Richard Augustine Studdert Redmayne, who was the fourth son of the late John Marriner Redmayne, was born at Low Fell, Co. Durham, in 1865.

He studied at the Durham College of Science, and in 1883 entered the Hetton Collieries as an apprentice. In his autobiography, Men, Mines and Memories, Sir Richard commented that in his day the training of a mining apprentice was severe! His chief, he said, was a strict disciplinarian and hard task-master, insisting on his young apprentices learning "by actual participation therein most of the practical work carried on in the mine."

At one period of his apprenticeship, Sir Richard recorded, he used to rise daily at 2.30 a.m., walk to the mine a mile and a half away, descend at 3.30 a.m. with the fore-shift deputies, and remain underground, travelling the workings, until 10.30 a.m. In the afternoon, he was required to attend the office in order to write a report on his underground work and to do other administrative work!

When his apprenticeship was over, Sir Richard remained at Hetton as an under manager. Altogether, he spent eight and a half years there. It was at Hetton that Sir Richard first experienced, in December 1886, a colliery explosion; in the subsequent years of his career he took a prominent part in the progress of safety in mines.

Sir Richard left Hetton in 1891 to go to South Africa, where for the next two years he was engaged in mine management in Natal, and in surveying mining properties.

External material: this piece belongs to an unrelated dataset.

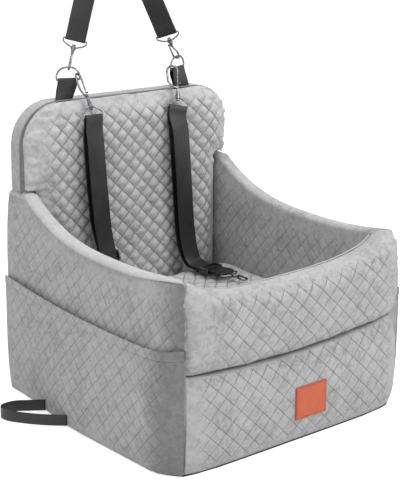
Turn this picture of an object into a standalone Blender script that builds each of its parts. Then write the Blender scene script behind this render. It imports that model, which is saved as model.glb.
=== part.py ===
"""Dog car seat: a quilted foam box with a tall back, its webbing straps, rings and snap hooks.

Metres, +Z up. The seat faces -Y, +X is to the right for someone who looks at its front, and
the origin is the centre of the underside.
Every sub-part is its own object, named as a person would name it.
"""

import math

import bmesh
import bpy
from mathutils import Matrix, Vector

SHARP_ANGLE = math.radians(35)

# Fits and stock
CLEARANCE = 0.0003
CUT_OVERRUN = 0.004
COVER_CLOTH = 0.002
FOAM_EASE = 0.0012
WEBBING_WIDTH = 0.038
WEBBING_THICKNESS = 0.0016
WEBBING_STEP = 0.014

# Box
SEAT_WIDTH = 0.500
FRONT_EDGE = 0.255
REAR_EDGE = 0.260
CABIN_HALF = 0.220
CABIN_FRONT = -0.210
SHEET_THICKNESS = 0.003
BOARD_THICKNESS = 0.004
BASE_FOAM_TOP = 0.130
SIDE_BOW = 0.028
SIDE_BOW_POWER = 1.3
SIDE_PUFF = 0.0073
BOW_REAR_SHARE = 0.50
BOW_FRONT_SHARE = 0.11
FRONT_BOW = 0.010
FRONT_BOW_POWER = 8
FRONT_PUFF = 0.012
CROWN_POWER = 4
RIM_ROUND = 0.008

# Side rims
RIM_LOW_Y = -0.060
RIM_LOW_Z = 0.330
RIM_FRONT_RISE = 0.020
SHOULDER_Z = 0.395
RIM_TOP_Y = 0.205
RIM_FRONT_POWER = 2
RIM_REAR_POWER = 3

# Front rim and the seam between the upper roll and the lower panel
FRONT_RIM_LOW = 0.3145
FRONT_RIM_RISE = 0.0355
FRONT_RIM_POWER = 3.2
SEAM_LOW = 0.168
SEAM_RISE = 0.015
ROLL_END_PUFF = 0.012
ROLL_OVERHANG = 0.020
ROLL_POWER = 3.4
ROLL_PUFF = 0.0014

# Side pockets
POCKET_CLOTH = 0.0024
POCKET_GAP = 0.009
POCKET_LOW_Y = -0.100
POCKET_LOW_Z = 0.220
POCKET_REAR_RISE = 0.012
POCKET_FRONT_RISE = 0.018
POCKET_FULL_SHARE = 0.45
HEM_HEIGHT = 0.016
HEM_EXTRA = 0.0008

# Back
BACK_HALF = 0.245
BACK_HEIGHT = 0.552
BACK_SLUMP = 0.014
BACK_CORNER_SHARE = 0.49681529
BACK_CORNER = (BACK_HEIGHT - SHOULDER_Z) * BACK_CORNER_SHARE
PAD_BACK_Y = 0.225
PAD_THICKNESS = 0.037
PAD_EDGE = 0.014
PAD_ROUND_SHARE = 0.31847134
PAD_ROUND = (BACK_HEIGHT - SHOULDER_Z) * PAD_ROUND_SHARE
PAD_PITCH_X = 0.0175
PAD_PITCH_Z = 0.0185
PAD_PUFF = 0.0035

# Seat cushion
CUSHION_REAR = 0.1868
CUSHION_EDGE_TOP = 0.175
CUSHION_TOP = 0.1885
CUSHION_ROUND = 0.060
CUSHION_COLUMNS = 20
CUSHION_ROWS = 18
CUSHION_PUFF = 0.0025

# Patch
PATCH_WIDTH = 0.075
PATCH_HEIGHT = 0.063
PATCH_THICKNESS = 0.0022
PATCH_CENTRE_X = 0.029
PATCH_CENTRE_Z = 0.0775
PATCH_ROUND = 0.002

# Ring tabs and rings
TAB_FOOT_X = 0.141
TAB_Y = 0.2272
TAB_DEPTH = 0.034
TAB_RISE = 0.037
TAB_SLOT_EASE = 0.001
RING_X = 0.131
RING_HALF = 0.0222
RING_HEIGHT = 0.024
RING_WIRE = 0.0018
RING_CORNER = 0.0026
RING_POWER = 2.4
LEFT_RING_TURN = math.radians(-30)
RIGHT_RING_TURN = math.radians(15)

# Where the hooks sit on the rings, from each ring's middle
CARRY_HOOK_OFFSET = 0.0025
LEFT_HOOK_IN_BEND = (0.002, 0.0)
RIGHT_HOOK_IN_BEND = (-0.003, 0.002)

# Carry strap: where it is held up, and its adjuster
HELD_X = -0.035
HELD_Z = 0.906
HELD_BEND_SHARE = 0.90
HELD_WIDTH = 0.022
ARM_TURN = math.radians(-40)
HELD_TURN = math.radians(-90)
CARRY_END_PLY = 0.018
CARRY_ADJUSTER_SHARE = 0.45
TWIST_START_SHARE = 0.62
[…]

He returned to this country in 1893 and became resident manager at the Seaton Delaval collieries in Northumberland. Sir Richard lived and worked at Seaton Delaval for just over nine years, and then, in March, 1902, he was appointed to the chair of mining in the then recently established University of Birmingham. As a preliminary to that appointment, Sir Richard spent some months in Canada and the U.S.A. to see what was being done in mining schools there. The equipment and efficiency of those schools, he reported, impressed him greatly.

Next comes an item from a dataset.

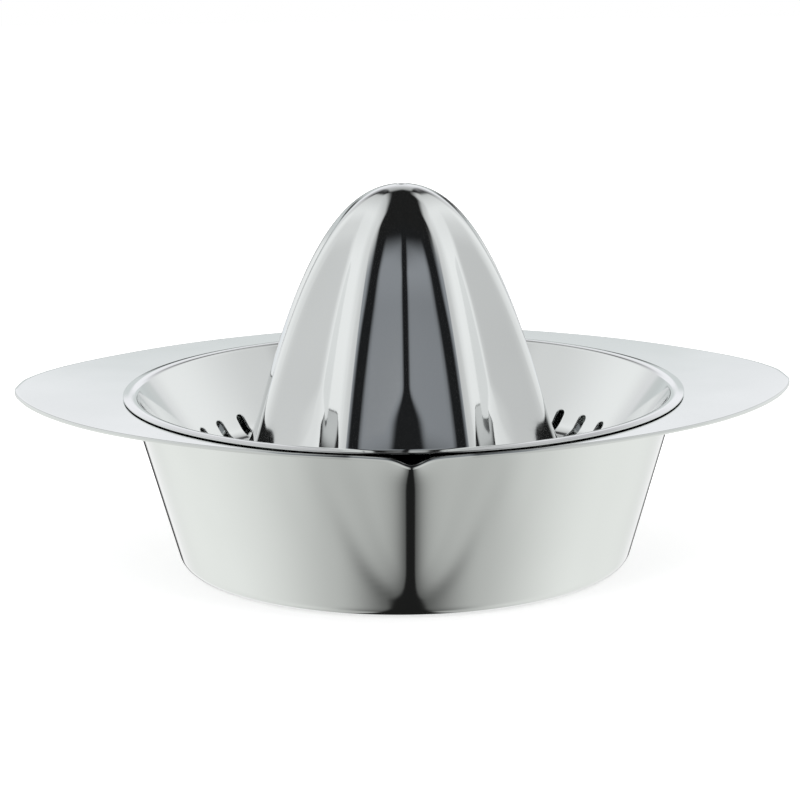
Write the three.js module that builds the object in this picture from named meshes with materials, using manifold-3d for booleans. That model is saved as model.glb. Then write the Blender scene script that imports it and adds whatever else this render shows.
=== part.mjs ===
// Two-piece hand citrus juicer in polished steel: a bowl with a pinched pouring spout and an
// almond-shaped flange, and a strainer insert with a fluted reamer cone that rests in its mouth.
// Millimetres and degrees. +Z is up, the spout points to -Y, the grips lie along X, and the
// origin is the centre of the bowl's underside.

import * as THREE from 'three';
import { mergeVertices } from 'three/addons/utils/BufferGeometryUtils.js';
import Module from 'manifold-3d';

const wasm = await Module();
wasm.setup();

// Bowl
const bowlHeight = 46.3;
const bowlSheet = 1.1;
const baseRadius = 60.9;
const mouthRadius = 74.1;
const baseCornerRadius = 4;
const underLipBendRadius = 0.8;

// Flange, an almond set back from the bowl's axis that narrows to a thin lip at the spout
const flangeHalfLength = 106;
const flangeHalfDepth = 84.5;
const flangeOffset = 7.3;
const lipBeyondRim = 0.35;
const outlineFullnessShare = 1.673;
const outlineRoundnessShare = 0.5675;
const wingRise = 1;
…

Sir Richard's work at Birmingham University of which Sir Oliver Lodge was then the principal, continued for six years. His curriculum for the mining school was devised to give a thorough grounding in the principles of pure science during the first two years of the course, the third year being devoted to the application of the scientific knowledge acquired. During his years at Birmingham University, Sir Richard was able to engage in consulting work, and he also served on two important Government committees. The first of them was the Eight Hours Committee, set up "to inquire into the probable economic effect of a limit of eight hours to the working day of coalminers." The other committee was one set up, early in 1908, by the Royal Commission on Accidents in Mines, "to visit and inspect representative collieries in different parts of the United Kingdom and to make inquiries into the causes of and means to prevent accidents from falls of ground, underground haulage, and in shafts." Sir Richard was appointed chairman of the committee and said himself, many years later, that its work formed one of the most interesting investigations with which he was ever concerned.

At about the same time, Sir Richard was appointed by the Home Secretary to hold a formal investigation into a disaster at the Hamstead Colliery, near Birmingham. This disaster was a fire at the bottom of the downcast shaft, the initiating cause being the ignition of a large case of candles kept there for supplying the miners with their daily ration on going to work.

Undoubtedly, Sir Richard's services on these two committees and in the Hamstead investigation led the Home Secretary of the day to invite him, in the spring of 1908, to occupy the newly created office of Chief Inspector of Mines. At first, Sir Richard demurred; he was not anxious to leave the school which he had so successfully established at Birmingham University, nor to relinquish the consulting work he was able to do. But the Home Secretary made a second approach to him, and later in 1908 he began his duties as Chief Inspector of Mines, an appointment in which he certainly enhanced the reputation which he had already gained. Already, there was in mind the preparation of the Parliamentary Bill which subsequently became the Mines Regulation Act of 1911. Sir Richard's experience contributed in no small measure to the framing of that Act.

He occupied the office of Chief Inspector of Mines for twelve years, in which time, to quote his own words, "there occurred some of the greatest colliery disasters in the history of British mining." All of them were subjected to the most thorough investigation by Sir Richard; his detailed reports on those investigations and on many aspects of mining practice never failed to recommend measures which could be taken to improve safety in mine operation. We have before us as we write a list, prepared by Sir Richard himself at our invitation a few years ago, of the reports which he compiled during his years as professor of mining at Birmingham and during his tenure of the Chief Inspector's office. It is a formidable document, but it emphasises the breadth of his expert knowledge and the meticulous care with which he carried out all his duties. The first world war - just prior to which he was created K.C.B.added considerably to Sir Richard's responsibilities.

In 1918, Sir Richard was appointed chairman of the Imperial Mineral Resources Bureau, and two years later he resigned his position as Chief Inspector of Mines. Thereafter, he resumed his work as a consulting mining and civil engineer.

In this period as a consultant he was frequently called upon for services to the Government. In this connection, his evidence before the Samuel Commission in 1925 and before the subsequent Royal Commission on Subsidence from Mining carried considerable weight in the formulation of the reports of those bodies. Nor will Sir Richard's many services to the professional Institutions be quickly forgotten. He was a past-president of the Institution of Civil Engineers and of the Institution of Mining and Metallurgy, a member of the Institution of Mining Engineers, and a Fellow of the Geological Society. In addition, from the time of its formation in 1922 up till his death Sir Richard was president of the Institution of Professional Civil Servants; its work was one of his special interests. In the performance of all his duties Sir Richard not only gave readily of his outstanding technical ability, but he also displayed a kindly and thoughtful character which could not fail to impress all who were privileged to know him.